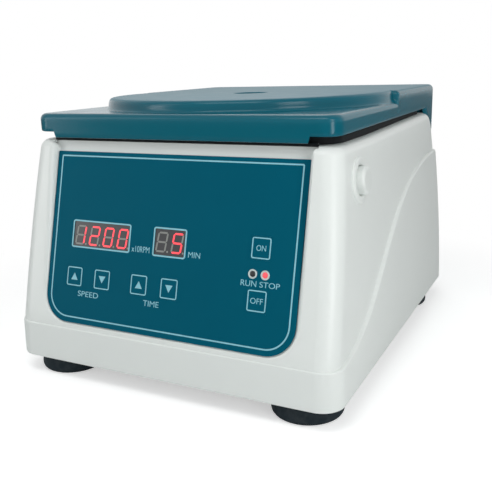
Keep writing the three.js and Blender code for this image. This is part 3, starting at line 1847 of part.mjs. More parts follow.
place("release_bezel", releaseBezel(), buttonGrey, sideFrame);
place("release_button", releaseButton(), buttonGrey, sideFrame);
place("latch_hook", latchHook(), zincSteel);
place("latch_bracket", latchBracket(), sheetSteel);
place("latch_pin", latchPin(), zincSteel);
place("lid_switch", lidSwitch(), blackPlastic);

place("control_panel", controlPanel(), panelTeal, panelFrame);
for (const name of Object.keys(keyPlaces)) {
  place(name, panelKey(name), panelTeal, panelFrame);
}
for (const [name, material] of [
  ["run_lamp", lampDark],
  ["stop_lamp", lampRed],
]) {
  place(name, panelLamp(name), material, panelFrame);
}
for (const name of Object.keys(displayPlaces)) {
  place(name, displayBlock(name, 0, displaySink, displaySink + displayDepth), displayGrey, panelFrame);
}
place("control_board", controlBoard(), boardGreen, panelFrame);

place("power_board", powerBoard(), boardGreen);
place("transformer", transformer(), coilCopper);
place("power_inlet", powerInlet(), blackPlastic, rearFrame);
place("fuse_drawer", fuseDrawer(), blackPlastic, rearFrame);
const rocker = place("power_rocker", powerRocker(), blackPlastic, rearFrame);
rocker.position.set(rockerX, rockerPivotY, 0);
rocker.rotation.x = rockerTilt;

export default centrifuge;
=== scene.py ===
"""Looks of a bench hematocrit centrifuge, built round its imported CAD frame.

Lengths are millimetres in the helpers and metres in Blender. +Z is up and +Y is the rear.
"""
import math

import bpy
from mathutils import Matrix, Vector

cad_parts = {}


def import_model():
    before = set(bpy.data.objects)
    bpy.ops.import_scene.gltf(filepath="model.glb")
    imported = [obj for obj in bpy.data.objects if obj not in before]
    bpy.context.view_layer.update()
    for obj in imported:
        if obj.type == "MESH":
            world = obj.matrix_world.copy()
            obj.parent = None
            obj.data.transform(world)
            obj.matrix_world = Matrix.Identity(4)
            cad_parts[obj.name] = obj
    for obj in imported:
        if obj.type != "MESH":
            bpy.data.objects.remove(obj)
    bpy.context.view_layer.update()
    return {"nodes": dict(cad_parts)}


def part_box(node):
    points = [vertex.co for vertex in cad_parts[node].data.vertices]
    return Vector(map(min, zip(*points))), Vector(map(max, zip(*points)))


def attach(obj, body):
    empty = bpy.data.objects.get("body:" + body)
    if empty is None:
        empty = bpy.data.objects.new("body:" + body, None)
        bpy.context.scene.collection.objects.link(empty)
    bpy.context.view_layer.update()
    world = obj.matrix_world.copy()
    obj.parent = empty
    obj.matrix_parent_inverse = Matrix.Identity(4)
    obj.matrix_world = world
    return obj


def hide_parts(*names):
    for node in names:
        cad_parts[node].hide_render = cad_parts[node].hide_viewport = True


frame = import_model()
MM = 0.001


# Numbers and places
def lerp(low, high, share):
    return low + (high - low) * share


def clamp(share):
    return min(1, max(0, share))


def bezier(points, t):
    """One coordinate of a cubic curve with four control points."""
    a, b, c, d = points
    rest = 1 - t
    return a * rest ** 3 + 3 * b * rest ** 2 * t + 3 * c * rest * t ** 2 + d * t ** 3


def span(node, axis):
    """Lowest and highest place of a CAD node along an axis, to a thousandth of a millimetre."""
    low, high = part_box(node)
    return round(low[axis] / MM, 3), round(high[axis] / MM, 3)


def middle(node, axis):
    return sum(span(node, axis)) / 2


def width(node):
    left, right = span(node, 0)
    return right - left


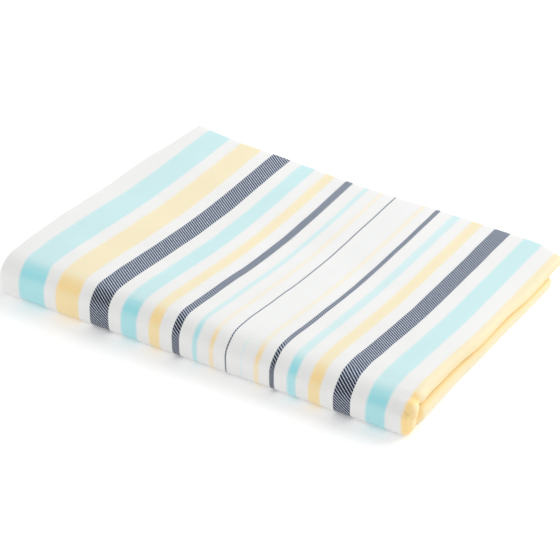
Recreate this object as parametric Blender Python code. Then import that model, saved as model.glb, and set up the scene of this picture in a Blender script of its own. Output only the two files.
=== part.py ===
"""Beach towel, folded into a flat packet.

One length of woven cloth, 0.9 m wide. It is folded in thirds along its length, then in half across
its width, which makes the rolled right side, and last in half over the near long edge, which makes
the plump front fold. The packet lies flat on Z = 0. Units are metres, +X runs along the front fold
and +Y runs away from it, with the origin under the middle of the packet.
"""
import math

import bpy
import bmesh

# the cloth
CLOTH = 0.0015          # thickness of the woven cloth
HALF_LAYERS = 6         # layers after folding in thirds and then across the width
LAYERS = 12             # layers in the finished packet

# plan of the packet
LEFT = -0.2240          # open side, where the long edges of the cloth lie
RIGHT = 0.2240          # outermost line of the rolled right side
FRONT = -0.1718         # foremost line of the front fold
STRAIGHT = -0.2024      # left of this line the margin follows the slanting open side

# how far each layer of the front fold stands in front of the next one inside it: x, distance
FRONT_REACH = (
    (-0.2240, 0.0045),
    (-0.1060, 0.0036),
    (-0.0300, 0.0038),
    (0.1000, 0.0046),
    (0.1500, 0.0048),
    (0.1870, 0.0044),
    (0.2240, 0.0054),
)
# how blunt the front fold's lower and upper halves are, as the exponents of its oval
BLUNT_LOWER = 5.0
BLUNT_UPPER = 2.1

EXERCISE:
Starting at the line that contains "controlPanel(), panelTeal, panelFrame);", repeat each line exactly, and stop after the line that contains "obj.matrix_world = Matrix.Identity(4)".

EXERCISE ANSWER:
place("control_panel", controlPanel(), panelTeal, panelFrame);
for (const name of Object.keys(keyPlaces)) {
  place(name, panelKey(name), panelTeal, panelFrame);
}
for (const [name, material] of [
  ["run_lamp", lampDark],
  ["stop_lamp", lampRed],
]) {
  place(name, panelLamp(name), material, panelFrame);
}
for (const name of Object.keys(displayPlaces)) {
  place(name, displayBlock(name, 0, displaySink, displaySink + displayDepth), displayGrey, panelFrame);
}
place("control_board", controlBoard(), boardGreen, panelFrame);

place("power_board", powerBoard(), boardGreen);
place("transformer", transformer(), coilCopper);
place("power_inlet", powerInlet(), blackPlastic, rearFrame);
place("fuse_drawer", fuseDrawer(), blackPlastic, rearFrame);
const rocker = place("power_rocker", powerRocker(), blackPlastic, rearFrame);
rocker.position.set(rockerX, rockerPivotY, 0);
rocker.rotation.x = rockerTilt;

export default centrifuge;
=== scene.py ===
"""Looks of a bench hematocrit centrifuge, built round its imported CAD frame.

Lengths are millimetres in the helpers and metres in Blender. +Z is up and +Y is the rear.
"""
import math

import bpy
from mathutils import Matrix, Vector

cad_parts = {}


def import_model():
    before = set(bpy.data.objects)
    bpy.ops.import_scene.gltf(filepath="model.glb")
    imported = [obj for obj in bpy.data.objects if obj not in before]
    bpy.context.view_layer.update()
    for obj in imported:
        if obj.type == "MESH":
            world = obj.matrix_world.copy()
            obj.parent = None
            obj.data.transform(world)
            obj.matrix_world = Matrix.Identity(4)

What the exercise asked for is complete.